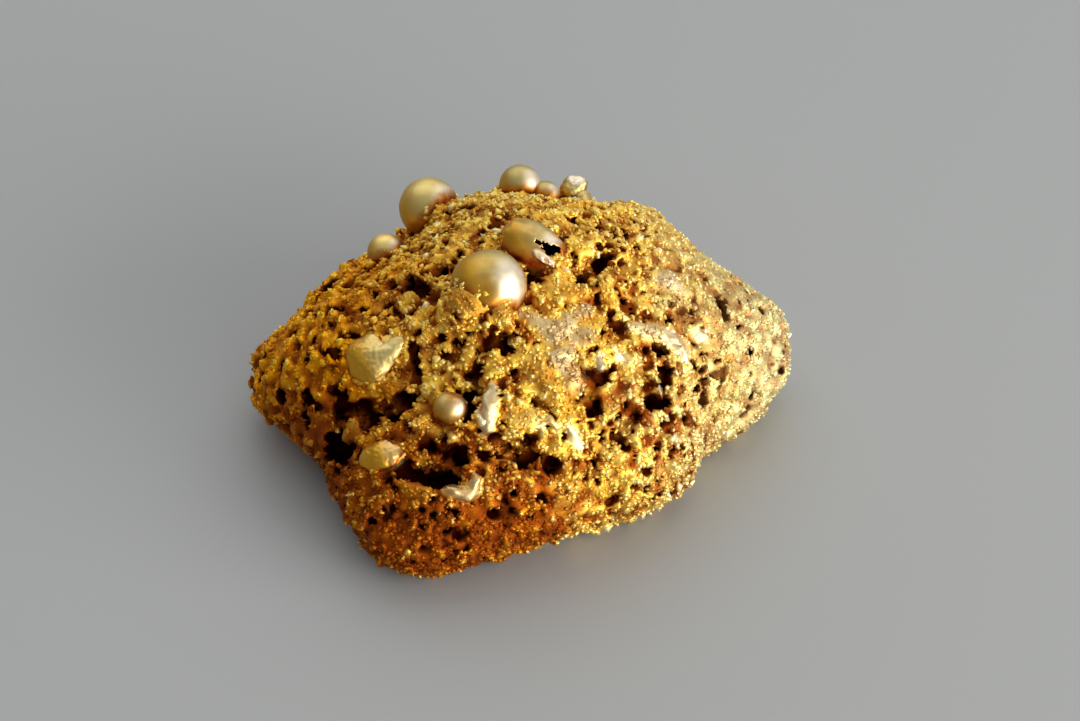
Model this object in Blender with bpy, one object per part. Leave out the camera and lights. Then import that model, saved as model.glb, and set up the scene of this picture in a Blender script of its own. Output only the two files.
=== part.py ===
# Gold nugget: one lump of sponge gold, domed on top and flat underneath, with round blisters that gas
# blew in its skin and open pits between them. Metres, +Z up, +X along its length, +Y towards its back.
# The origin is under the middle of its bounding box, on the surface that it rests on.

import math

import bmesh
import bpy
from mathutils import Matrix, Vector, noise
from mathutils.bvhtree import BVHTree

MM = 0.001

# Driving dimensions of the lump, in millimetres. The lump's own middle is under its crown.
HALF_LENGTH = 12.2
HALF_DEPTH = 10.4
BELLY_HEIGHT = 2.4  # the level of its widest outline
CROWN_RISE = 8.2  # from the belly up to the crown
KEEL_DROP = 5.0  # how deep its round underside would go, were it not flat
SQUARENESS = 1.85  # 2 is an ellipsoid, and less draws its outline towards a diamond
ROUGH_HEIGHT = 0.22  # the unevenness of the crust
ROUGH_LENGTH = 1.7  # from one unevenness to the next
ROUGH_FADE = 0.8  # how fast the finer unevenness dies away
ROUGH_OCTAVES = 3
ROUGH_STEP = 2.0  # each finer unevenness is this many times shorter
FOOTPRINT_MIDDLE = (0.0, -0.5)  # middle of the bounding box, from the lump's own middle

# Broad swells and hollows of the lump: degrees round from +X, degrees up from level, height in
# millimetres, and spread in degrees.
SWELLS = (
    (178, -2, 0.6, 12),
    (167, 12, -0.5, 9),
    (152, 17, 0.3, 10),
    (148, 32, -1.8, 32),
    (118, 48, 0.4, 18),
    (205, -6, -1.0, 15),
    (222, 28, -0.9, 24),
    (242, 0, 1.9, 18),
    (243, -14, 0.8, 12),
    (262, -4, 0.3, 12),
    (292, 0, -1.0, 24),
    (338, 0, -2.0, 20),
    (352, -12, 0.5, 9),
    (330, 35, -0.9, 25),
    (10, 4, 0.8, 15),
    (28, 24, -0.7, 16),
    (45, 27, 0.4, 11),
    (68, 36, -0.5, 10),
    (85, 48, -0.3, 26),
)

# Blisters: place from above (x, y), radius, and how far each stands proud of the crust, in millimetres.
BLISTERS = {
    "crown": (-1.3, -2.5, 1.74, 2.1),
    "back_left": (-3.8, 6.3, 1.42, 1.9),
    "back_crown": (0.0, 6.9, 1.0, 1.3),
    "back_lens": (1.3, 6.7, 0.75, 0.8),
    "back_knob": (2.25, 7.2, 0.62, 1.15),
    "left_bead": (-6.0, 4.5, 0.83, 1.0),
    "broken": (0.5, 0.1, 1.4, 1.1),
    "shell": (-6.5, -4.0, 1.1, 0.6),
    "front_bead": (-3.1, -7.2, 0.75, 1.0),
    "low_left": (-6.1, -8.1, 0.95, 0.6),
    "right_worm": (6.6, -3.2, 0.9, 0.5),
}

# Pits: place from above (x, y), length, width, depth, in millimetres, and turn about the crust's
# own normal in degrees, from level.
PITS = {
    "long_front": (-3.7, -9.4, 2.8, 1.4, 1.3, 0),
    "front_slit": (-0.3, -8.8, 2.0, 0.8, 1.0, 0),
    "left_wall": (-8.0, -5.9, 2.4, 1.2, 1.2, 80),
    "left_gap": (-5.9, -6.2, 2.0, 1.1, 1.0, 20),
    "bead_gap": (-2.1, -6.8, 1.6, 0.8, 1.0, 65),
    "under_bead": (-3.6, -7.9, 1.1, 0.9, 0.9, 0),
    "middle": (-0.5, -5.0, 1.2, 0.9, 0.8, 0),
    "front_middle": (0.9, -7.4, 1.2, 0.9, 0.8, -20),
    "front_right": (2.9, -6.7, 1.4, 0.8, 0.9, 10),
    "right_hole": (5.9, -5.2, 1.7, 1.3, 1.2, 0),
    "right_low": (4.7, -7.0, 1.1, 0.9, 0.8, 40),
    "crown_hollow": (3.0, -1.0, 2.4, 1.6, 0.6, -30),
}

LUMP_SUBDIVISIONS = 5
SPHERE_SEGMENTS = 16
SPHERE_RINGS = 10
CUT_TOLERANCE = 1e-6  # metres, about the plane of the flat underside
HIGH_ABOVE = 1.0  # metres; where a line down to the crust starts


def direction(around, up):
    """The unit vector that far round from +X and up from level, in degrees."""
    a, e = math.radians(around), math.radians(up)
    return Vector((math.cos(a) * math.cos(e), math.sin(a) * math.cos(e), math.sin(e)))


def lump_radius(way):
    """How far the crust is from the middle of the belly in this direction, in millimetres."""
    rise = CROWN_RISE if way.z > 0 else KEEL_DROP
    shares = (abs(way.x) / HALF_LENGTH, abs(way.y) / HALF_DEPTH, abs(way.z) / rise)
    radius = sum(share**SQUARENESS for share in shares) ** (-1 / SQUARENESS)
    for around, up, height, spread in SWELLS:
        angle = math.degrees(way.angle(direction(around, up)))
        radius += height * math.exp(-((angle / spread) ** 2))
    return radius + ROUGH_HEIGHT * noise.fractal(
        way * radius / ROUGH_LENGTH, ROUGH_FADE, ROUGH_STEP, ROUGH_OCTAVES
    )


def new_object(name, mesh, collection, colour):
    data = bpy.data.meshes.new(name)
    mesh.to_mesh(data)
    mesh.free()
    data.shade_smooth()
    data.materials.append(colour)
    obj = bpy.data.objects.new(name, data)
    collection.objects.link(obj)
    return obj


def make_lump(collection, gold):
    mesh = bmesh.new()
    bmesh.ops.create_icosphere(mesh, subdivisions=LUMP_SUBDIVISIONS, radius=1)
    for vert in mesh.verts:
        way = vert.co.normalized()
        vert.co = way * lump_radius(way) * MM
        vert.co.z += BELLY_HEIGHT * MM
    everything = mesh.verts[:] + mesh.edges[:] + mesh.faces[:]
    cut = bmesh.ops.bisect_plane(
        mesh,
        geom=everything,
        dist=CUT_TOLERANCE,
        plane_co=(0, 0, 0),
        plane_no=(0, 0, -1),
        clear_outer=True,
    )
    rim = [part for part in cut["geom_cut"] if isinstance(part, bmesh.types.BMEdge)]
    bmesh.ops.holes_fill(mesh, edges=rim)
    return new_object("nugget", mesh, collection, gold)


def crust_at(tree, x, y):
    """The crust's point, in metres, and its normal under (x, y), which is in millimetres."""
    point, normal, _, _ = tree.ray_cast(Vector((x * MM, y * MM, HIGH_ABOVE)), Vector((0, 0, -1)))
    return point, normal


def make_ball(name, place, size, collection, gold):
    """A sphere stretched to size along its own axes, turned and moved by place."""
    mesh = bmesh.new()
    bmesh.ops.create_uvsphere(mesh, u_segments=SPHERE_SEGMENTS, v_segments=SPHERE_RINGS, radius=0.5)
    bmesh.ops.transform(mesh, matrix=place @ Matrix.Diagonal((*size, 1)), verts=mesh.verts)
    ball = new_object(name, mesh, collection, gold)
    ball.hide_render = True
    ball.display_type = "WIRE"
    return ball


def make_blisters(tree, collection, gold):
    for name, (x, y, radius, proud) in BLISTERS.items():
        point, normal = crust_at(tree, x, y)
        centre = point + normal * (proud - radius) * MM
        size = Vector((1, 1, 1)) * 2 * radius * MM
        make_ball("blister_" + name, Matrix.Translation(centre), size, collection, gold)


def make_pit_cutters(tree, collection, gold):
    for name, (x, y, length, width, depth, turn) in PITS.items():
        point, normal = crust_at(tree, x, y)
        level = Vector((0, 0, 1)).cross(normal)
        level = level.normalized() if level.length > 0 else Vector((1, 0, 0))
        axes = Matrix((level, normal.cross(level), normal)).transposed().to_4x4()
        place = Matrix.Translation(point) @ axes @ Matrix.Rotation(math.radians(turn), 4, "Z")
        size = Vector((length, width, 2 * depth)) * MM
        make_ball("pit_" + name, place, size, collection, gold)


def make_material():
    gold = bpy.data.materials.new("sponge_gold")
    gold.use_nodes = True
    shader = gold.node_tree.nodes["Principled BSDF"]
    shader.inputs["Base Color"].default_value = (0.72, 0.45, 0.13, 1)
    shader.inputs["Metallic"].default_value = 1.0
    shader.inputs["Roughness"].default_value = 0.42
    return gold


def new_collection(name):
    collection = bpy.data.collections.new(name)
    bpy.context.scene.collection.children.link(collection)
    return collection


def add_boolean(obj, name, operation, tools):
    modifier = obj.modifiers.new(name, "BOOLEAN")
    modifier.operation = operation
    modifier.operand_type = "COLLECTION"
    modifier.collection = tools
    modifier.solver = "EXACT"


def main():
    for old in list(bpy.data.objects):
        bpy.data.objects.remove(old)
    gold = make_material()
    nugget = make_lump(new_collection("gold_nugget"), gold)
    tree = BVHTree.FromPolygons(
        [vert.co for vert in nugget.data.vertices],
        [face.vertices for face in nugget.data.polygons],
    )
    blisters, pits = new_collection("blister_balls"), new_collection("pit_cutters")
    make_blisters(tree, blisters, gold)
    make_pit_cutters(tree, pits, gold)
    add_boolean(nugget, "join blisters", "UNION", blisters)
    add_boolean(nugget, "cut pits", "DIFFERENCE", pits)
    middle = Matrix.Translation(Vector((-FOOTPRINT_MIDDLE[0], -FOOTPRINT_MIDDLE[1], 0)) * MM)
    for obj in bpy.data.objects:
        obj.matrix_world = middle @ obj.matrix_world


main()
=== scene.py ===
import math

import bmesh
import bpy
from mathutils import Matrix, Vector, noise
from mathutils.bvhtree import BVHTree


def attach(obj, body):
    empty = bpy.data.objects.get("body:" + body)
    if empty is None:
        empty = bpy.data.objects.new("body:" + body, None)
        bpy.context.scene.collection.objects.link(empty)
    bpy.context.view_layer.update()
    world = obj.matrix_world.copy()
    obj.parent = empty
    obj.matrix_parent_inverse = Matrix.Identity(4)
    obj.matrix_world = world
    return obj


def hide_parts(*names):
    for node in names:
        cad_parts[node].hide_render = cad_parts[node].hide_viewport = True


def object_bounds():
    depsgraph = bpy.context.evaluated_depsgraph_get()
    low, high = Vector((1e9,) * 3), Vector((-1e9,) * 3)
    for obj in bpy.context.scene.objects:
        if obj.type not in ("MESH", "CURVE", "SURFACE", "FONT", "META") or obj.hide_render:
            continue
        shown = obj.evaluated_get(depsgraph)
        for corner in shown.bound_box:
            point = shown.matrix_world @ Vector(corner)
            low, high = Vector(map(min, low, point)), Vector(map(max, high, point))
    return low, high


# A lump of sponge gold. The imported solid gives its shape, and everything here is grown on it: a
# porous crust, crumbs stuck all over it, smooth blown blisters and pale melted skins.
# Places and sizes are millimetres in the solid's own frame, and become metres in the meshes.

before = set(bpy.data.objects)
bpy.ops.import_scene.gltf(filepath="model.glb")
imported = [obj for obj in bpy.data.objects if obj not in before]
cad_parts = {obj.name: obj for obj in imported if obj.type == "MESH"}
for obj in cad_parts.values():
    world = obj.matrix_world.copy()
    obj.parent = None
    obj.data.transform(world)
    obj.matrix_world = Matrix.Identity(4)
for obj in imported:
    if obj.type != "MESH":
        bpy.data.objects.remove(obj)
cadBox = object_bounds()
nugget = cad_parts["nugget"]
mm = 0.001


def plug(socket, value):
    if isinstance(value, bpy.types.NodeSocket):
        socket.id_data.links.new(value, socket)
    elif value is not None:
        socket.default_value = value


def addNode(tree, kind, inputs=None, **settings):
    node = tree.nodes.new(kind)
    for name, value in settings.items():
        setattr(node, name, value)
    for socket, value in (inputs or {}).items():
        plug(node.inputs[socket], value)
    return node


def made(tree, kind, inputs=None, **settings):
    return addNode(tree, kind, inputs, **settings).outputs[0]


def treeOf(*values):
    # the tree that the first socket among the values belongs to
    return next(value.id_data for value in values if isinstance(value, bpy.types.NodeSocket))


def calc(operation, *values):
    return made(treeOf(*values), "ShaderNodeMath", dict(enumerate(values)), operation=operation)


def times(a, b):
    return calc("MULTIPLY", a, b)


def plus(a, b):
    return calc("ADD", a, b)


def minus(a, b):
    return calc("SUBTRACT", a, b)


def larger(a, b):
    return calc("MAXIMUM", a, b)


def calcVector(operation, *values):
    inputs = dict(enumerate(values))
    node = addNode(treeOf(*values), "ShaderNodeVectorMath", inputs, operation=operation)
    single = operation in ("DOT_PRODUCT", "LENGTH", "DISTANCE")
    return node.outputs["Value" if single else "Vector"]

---

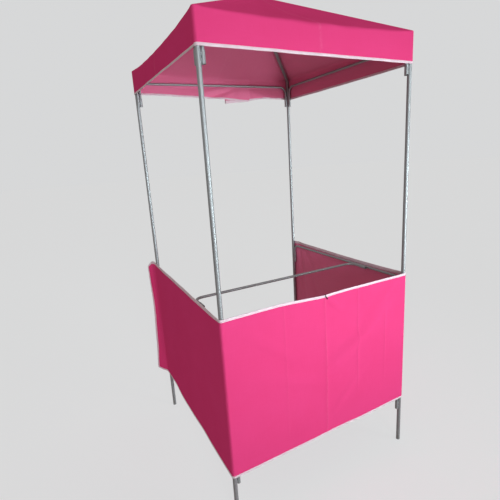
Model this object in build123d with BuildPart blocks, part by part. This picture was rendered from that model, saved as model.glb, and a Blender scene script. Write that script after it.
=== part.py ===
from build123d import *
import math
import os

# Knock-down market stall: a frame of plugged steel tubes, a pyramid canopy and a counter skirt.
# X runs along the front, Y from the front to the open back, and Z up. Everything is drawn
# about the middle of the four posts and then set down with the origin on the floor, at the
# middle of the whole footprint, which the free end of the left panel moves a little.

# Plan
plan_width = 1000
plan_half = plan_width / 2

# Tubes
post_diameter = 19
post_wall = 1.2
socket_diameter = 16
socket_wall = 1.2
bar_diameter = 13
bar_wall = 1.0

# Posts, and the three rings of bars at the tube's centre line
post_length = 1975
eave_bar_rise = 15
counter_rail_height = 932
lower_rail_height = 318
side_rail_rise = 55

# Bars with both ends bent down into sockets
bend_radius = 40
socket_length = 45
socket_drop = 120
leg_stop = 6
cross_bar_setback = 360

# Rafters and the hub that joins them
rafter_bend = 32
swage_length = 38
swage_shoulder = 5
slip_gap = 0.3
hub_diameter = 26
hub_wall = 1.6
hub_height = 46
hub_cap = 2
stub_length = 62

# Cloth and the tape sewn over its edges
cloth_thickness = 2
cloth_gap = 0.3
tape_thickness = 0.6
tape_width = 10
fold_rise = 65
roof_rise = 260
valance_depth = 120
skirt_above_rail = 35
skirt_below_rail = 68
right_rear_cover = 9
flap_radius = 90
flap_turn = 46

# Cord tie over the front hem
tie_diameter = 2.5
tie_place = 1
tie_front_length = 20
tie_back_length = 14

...

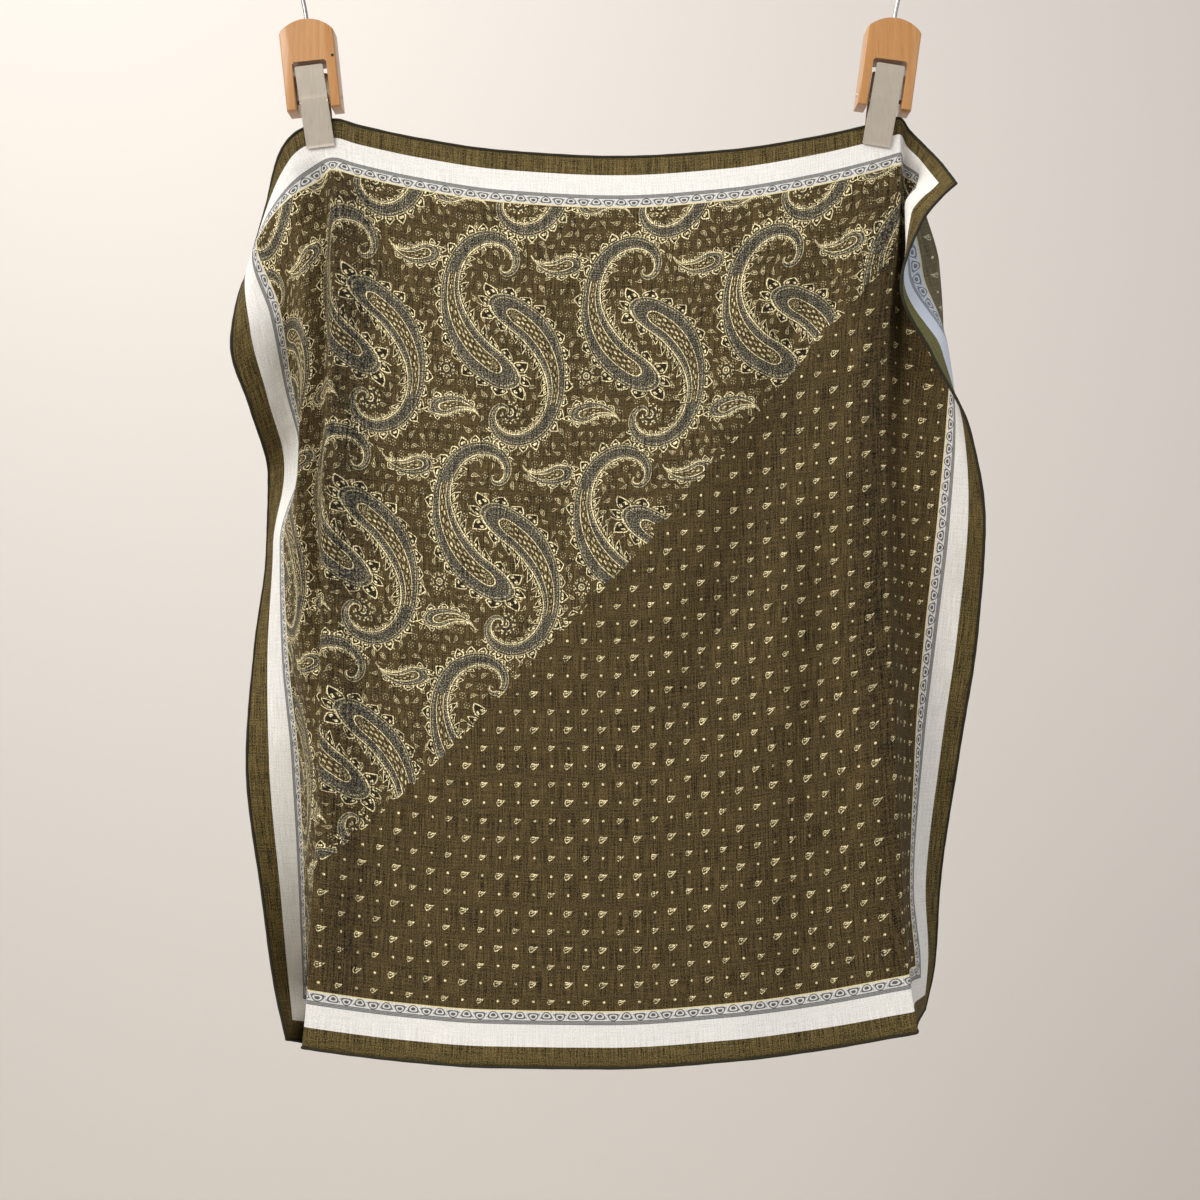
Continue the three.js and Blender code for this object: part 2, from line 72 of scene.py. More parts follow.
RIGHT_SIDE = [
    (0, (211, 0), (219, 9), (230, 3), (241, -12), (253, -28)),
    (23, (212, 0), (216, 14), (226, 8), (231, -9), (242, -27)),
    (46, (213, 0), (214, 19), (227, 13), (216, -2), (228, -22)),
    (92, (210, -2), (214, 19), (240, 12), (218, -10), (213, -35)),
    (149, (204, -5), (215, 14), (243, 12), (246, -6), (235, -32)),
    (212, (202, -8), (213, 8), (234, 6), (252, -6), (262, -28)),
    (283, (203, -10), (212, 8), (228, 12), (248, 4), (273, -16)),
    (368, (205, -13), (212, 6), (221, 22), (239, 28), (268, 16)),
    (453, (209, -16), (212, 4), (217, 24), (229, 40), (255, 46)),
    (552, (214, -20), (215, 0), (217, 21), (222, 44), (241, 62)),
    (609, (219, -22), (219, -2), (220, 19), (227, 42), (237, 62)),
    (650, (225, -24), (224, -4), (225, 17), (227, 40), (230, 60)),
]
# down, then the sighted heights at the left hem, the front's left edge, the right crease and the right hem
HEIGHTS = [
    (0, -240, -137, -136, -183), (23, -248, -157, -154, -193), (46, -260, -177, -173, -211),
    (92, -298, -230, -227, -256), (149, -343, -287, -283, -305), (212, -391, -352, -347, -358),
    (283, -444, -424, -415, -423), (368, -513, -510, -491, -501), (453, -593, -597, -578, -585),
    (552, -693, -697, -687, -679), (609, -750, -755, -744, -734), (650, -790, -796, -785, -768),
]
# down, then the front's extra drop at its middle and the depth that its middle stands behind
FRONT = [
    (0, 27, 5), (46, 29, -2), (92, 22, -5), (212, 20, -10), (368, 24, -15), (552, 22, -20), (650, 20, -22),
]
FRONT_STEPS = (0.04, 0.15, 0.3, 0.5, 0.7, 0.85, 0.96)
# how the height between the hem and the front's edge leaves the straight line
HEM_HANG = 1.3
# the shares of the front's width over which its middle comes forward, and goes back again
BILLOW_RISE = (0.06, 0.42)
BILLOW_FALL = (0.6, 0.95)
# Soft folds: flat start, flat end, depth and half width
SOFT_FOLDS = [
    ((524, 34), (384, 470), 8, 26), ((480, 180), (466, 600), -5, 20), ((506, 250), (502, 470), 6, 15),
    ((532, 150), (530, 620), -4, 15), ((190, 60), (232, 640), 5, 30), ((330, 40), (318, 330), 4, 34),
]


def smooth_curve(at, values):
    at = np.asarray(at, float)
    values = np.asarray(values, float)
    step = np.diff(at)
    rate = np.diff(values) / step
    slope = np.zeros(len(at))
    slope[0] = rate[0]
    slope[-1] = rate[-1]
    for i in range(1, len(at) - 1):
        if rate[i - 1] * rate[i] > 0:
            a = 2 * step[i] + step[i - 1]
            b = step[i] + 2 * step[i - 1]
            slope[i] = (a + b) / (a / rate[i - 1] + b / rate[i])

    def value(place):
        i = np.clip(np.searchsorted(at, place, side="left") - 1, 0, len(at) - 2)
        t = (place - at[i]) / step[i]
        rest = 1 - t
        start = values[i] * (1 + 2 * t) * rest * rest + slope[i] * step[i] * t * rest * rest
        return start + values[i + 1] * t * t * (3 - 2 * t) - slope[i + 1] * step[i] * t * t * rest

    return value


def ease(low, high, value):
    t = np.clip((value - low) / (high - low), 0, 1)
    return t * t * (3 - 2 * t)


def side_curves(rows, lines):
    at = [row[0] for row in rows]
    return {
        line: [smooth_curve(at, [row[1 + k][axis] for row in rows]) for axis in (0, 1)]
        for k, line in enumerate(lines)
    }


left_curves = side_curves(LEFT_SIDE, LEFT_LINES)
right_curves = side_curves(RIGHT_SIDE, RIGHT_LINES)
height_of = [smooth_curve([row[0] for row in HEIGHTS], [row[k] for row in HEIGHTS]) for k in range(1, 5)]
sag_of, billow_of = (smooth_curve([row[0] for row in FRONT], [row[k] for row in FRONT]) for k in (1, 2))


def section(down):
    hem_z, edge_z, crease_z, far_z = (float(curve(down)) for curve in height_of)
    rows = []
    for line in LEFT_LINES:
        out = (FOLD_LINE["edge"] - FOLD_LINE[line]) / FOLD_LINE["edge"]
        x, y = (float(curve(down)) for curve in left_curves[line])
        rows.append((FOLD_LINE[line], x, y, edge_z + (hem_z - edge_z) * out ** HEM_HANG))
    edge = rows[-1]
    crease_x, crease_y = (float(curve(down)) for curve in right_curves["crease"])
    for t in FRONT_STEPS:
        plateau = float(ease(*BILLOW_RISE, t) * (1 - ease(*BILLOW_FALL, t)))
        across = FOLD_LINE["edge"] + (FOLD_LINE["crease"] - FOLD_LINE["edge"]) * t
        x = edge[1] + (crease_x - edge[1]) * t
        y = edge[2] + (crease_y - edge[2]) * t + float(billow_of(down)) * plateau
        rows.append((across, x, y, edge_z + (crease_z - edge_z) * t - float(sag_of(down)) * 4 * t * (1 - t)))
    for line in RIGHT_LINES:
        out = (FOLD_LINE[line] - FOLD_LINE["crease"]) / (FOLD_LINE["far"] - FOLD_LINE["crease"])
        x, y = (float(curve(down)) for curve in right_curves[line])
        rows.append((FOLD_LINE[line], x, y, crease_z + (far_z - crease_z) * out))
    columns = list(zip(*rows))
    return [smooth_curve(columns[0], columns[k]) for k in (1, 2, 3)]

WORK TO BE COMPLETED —
With the first line being the one containing "make_blisters(tree, blisters, gold)" and the last line the one containing "obj.matrix_parent_inverse = Matrix.Identity(4)", transcribe exactly the lines above that fall in that range.

RESULT OF THE EXERCISE —
    make_blisters(tree, blisters, gold)
    make_pit_cutters(tree, pits, gold)
    add_boolean(nugget, "join blisters", "UNION", blisters)
    add_boolean(nugget, "cut pits", "DIFFERENCE", pits)
    middle = Matrix.Translation(Vector((-FOOTPRINT_MIDDLE[0], -FOOTPRINT_MIDDLE[1], 0)) * MM)
    for obj in bpy.data.objects:
        obj.matrix_world = middle @ obj.matrix_world


main()
=== scene.py ===
import math

import bmesh
import bpy
from mathutils import Matrix, Vector, noise
from mathutils.bvhtree import BVHTree


def attach(obj, body):
    empty = bpy.data.objects.get("body:" + body)
    if empty is None:
        empty = bpy.data.objects.new("body:" + body, None)
        bpy.context.scene.collection.objects.link(empty)
    bpy.context.view_layer.update()
    world = obj.matrix_world.copy()
    obj.parent = empty
    obj.matrix_parent_inverse = Matrix.Identity(4)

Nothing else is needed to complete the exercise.